>> START Data

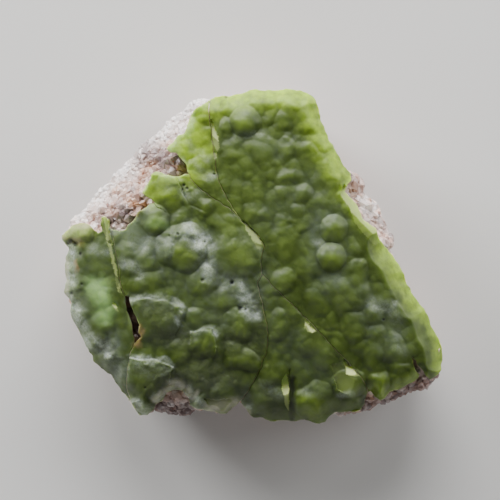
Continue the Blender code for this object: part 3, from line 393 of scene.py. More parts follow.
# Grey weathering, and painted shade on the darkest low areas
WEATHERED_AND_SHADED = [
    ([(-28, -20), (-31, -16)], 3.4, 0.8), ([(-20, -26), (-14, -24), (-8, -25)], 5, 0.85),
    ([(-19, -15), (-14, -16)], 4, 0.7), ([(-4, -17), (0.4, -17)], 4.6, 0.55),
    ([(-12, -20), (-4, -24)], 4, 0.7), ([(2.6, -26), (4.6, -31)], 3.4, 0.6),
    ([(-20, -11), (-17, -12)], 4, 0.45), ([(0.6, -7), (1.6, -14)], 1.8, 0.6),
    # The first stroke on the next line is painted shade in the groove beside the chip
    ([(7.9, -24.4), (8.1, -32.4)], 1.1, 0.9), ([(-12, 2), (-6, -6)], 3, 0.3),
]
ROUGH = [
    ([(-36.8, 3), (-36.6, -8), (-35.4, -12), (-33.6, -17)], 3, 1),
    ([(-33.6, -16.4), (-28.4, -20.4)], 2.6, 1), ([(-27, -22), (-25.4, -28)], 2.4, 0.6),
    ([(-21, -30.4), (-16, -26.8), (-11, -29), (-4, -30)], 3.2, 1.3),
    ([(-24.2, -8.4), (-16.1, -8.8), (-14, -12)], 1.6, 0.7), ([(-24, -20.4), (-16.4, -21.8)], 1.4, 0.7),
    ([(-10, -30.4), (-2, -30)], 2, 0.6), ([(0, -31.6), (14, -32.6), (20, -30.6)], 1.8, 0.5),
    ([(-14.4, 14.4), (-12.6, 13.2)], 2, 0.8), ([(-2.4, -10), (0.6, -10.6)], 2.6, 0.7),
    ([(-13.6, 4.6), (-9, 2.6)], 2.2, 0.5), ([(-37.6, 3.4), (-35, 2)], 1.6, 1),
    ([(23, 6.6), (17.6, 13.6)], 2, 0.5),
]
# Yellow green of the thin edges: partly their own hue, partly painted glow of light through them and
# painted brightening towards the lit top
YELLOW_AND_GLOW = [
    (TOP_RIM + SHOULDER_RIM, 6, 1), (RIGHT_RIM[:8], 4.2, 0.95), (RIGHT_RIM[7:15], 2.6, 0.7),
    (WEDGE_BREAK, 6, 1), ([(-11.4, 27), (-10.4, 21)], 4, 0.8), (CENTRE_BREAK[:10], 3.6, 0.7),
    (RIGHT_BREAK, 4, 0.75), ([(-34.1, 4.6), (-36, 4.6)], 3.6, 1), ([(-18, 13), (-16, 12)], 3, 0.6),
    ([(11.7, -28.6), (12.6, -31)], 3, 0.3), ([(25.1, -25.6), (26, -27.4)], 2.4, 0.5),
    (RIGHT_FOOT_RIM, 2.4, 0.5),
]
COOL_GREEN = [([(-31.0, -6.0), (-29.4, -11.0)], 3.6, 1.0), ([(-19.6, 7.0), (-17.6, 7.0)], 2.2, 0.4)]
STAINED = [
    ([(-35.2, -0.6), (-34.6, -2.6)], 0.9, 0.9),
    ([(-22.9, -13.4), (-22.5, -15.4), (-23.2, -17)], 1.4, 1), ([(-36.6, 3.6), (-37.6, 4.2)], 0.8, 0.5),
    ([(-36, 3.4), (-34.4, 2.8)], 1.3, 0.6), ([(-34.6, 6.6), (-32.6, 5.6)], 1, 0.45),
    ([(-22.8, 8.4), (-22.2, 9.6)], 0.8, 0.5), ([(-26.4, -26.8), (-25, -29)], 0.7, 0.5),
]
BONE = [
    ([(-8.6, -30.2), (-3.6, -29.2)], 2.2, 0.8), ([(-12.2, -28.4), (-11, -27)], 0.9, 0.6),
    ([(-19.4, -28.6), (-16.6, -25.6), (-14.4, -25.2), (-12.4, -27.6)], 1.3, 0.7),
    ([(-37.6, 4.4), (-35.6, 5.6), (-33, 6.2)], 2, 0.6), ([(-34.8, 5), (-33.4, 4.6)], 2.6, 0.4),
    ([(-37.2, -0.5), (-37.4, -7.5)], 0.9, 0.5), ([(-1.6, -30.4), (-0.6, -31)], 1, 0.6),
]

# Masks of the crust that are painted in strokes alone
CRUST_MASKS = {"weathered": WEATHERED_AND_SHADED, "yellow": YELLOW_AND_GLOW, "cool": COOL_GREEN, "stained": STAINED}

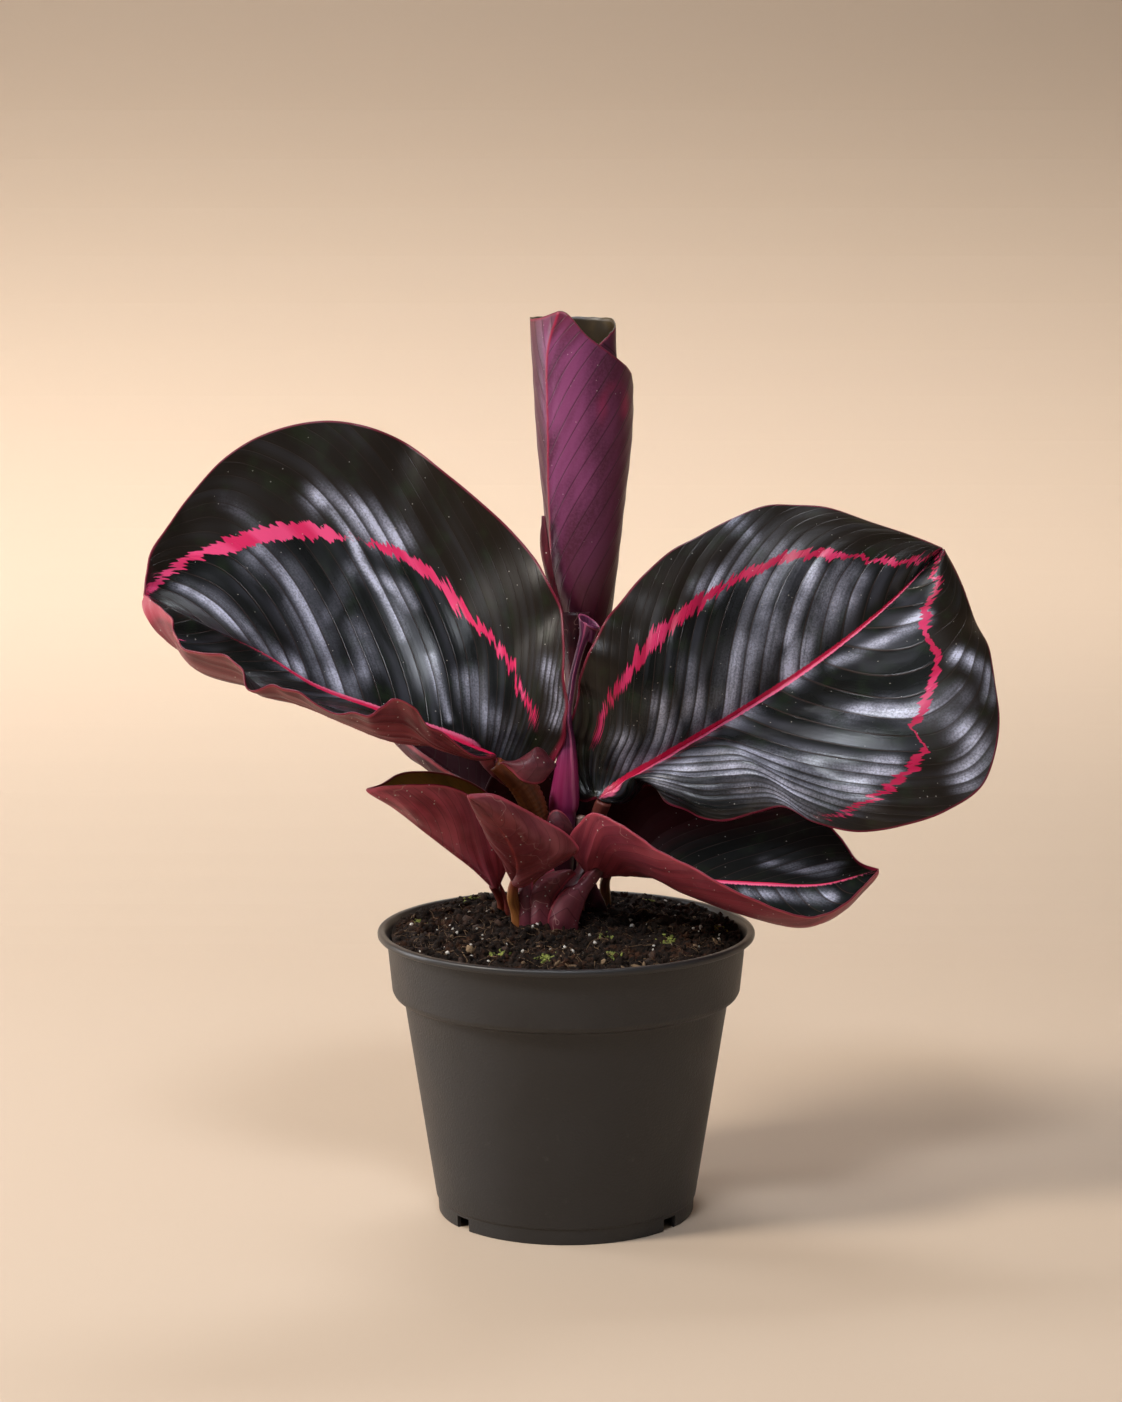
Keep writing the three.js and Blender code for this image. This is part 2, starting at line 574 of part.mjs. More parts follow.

>> END Data

## Task objective
Restate every entry word for word.

## Answer for the task
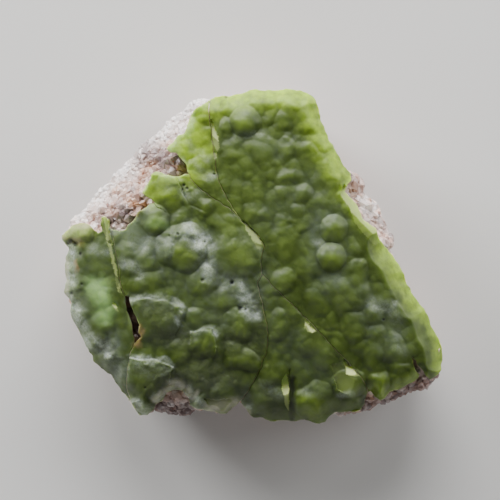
Continue the Blender code for this object: part 3, from line 393 of scene.py. More parts follow.
# Grey weathering, and painted shade on the darkest low areas
WEATHERED_AND_SHADED = [
    ([(-28, -20), (-31, -16)], 3.4, 0.8), ([(-20, -26), (-14, -24), (-8, -25)], 5, 0.85),
    ([(-19, -15), (-14, -16)], 4, 0.7), ([(-4, -17), (0.4, -17)], 4.6, 0.55),
    ([(-12, -20), (-4, -24)], 4, 0.7), ([(2.6, -26), (4.6, -31)], 3.4, 0.6),
    ([(-20, -11), (-17, -12)], 4, 0.45), ([(0.6, -7), (1.6, -14)], 1.8, 0.6),
    # The first stroke on the next line is painted shade in the groove beside the chip
    ([(7.9, -24.4), (8.1, -32.4)], 1.1, 0.9), ([(-12, 2), (-6, -6)], 3, 0.3),
]
ROUGH = [
    ([(-36.8, 3), (-36.6, -8), (-35.4, -12), (-33.6, -17)], 3, 1),
    ([(-33.6, -16.4), (-28.4, -20.4)], 2.6, 1), ([(-27, -22), (-25.4, -28)], 2.4, 0.6),
    ([(-21, -30.4), (-16, -26.8), (-11, -29), (-4, -30)], 3.2, 1.3),
    ([(-24.2, -8.4), (-16.1, -8.8), (-14, -12)], 1.6, 0.7), ([(-24, -20.4), (-16.4, -21.8)], 1.4, 0.7),
    ([(-10, -30.4), (-2, -30)], 2, 0.6), ([(0, -31.6), (14, -32.6), (20, -30.6)], 1.8, 0.5),
    ([(-14.4, 14.4), (-12.6, 13.2)], 2, 0.8), ([(-2.4, -10), (0.6, -10.6)], 2.6, 0.7),
    ([(-13.6, 4.6), (-9, 2.6)], 2.2, 0.5), ([(-37.6, 3.4), (-35, 2)], 1.6, 1),
    ([(23, 6.6), (17.6, 13.6)], 2, 0.5),
]
# Yellow green of the thin edges: partly their own hue, partly painted glow of light through them and
# painted brightening towards the lit top
YELLOW_AND_GLOW = [
    (TOP_RIM + SHOULDER_RIM, 6, 1), (RIGHT_RIM[:8], 4.2, 0.95), (RIGHT_RIM[7:15], 2.6, 0.7),
    (WEDGE_BREAK, 6, 1), ([(-11.4, 27), (-10.4, 21)], 4, 0.8), (CENTRE_BREAK[:10], 3.6, 0.7),
    (RIGHT_BREAK, 4, 0.75), ([(-34.1, 4.6), (-36, 4.6)], 3.6, 1), ([(-18, 13), (-16, 12)], 3, 0.6),
    ([(11.7, -28.6), (12.6, -31)], 3, 0.3), ([(25.1, -25.6), (26, -27.4)], 2.4, 0.5),
    (RIGHT_FOOT_RIM, 2.4, 0.5),
]
COOL_GREEN = [([(-31.0, -6.0), (-29.4, -11.0)], 3.6, 1.0), ([(-19.6, 7.0), (-17.6, 7.0)], 2.2, 0.4)]
STAINED = [
    ([(-35.2, -0.6), (-34.6, -2.6)], 0.9, 0.9),
    ([(-22.9, -13.4), (-22.5, -15.4), (-23.2, -17)], 1.4, 1), ([(-36.6, 3.6), (-37.6, 4.2)], 0.8, 0.5),
    ([(-36, 3.4), (-34.4, 2.8)], 1.3, 0.6), ([(-34.6, 6.6), (-32.6, 5.6)], 1, 0.45),
    ([(-22.8, 8.4), (-22.2, 9.6)], 0.8, 0.5), ([(-26.4, -26.8), (-25, -29)], 0.7, 0.5),
]
BONE = [
    ([(-8.6, -30.2), (-3.6, -29.2)], 2.2, 0.8), ([(-12.2, -28.4), (-11, -27)], 0.9, 0.6),
    ([(-19.4, -28.6), (-16.6, -25.6), (-14.4, -25.2), (-12.4, -27.6)], 1.3, 0.7),
    ([(-37.6, 4.4), (-35.6, 5.6), (-33, 6.2)], 2, 0.6), ([(-34.8, 5), (-33.4, 4.6)], 2.6, 0.4),
    ([(-37.2, -0.5), (-37.4, -7.5)], 0.9, 0.5), ([(-1.6, -30.4), (-0.6, -31)], 1, 0.6),
]

# Masks of the crust that are painted in strokes alone
CRUST_MASKS = {"weathered": WEATHERED_AND_SHADED, "yellow": YELLOW_AND_GLOW, "cool": COOL_GREEN, "stained": STAINED}

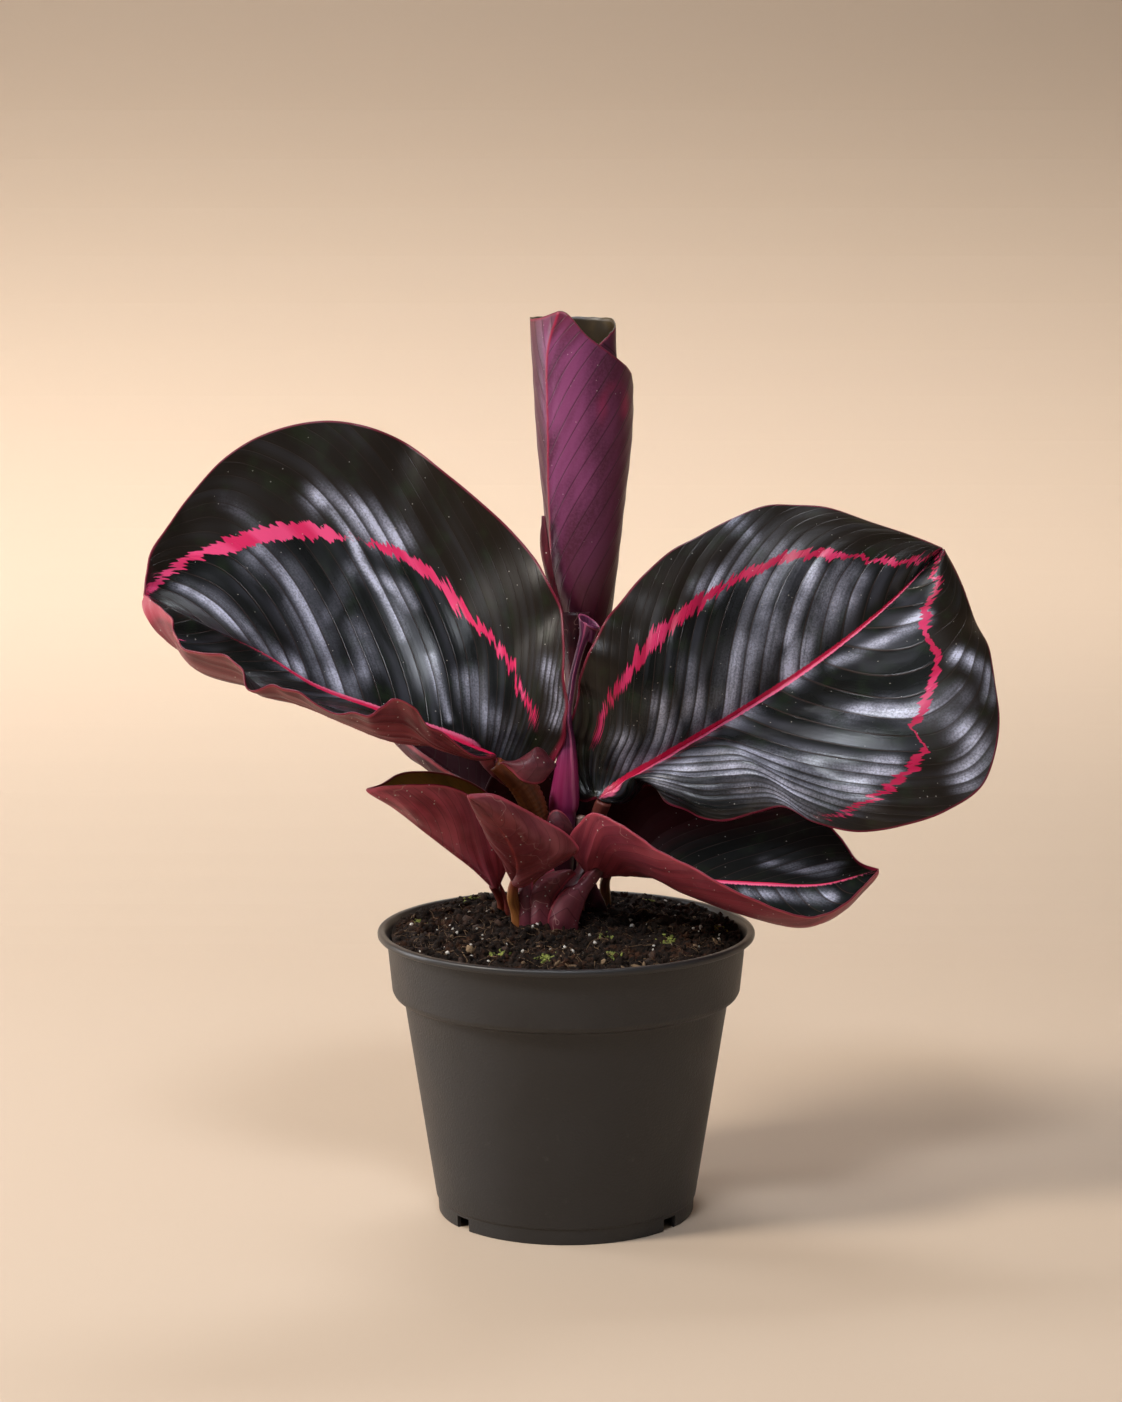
Keep writing the three.js and Blender code for this image. This is part 2, starting at line 574 of part.mjs. More parts follow.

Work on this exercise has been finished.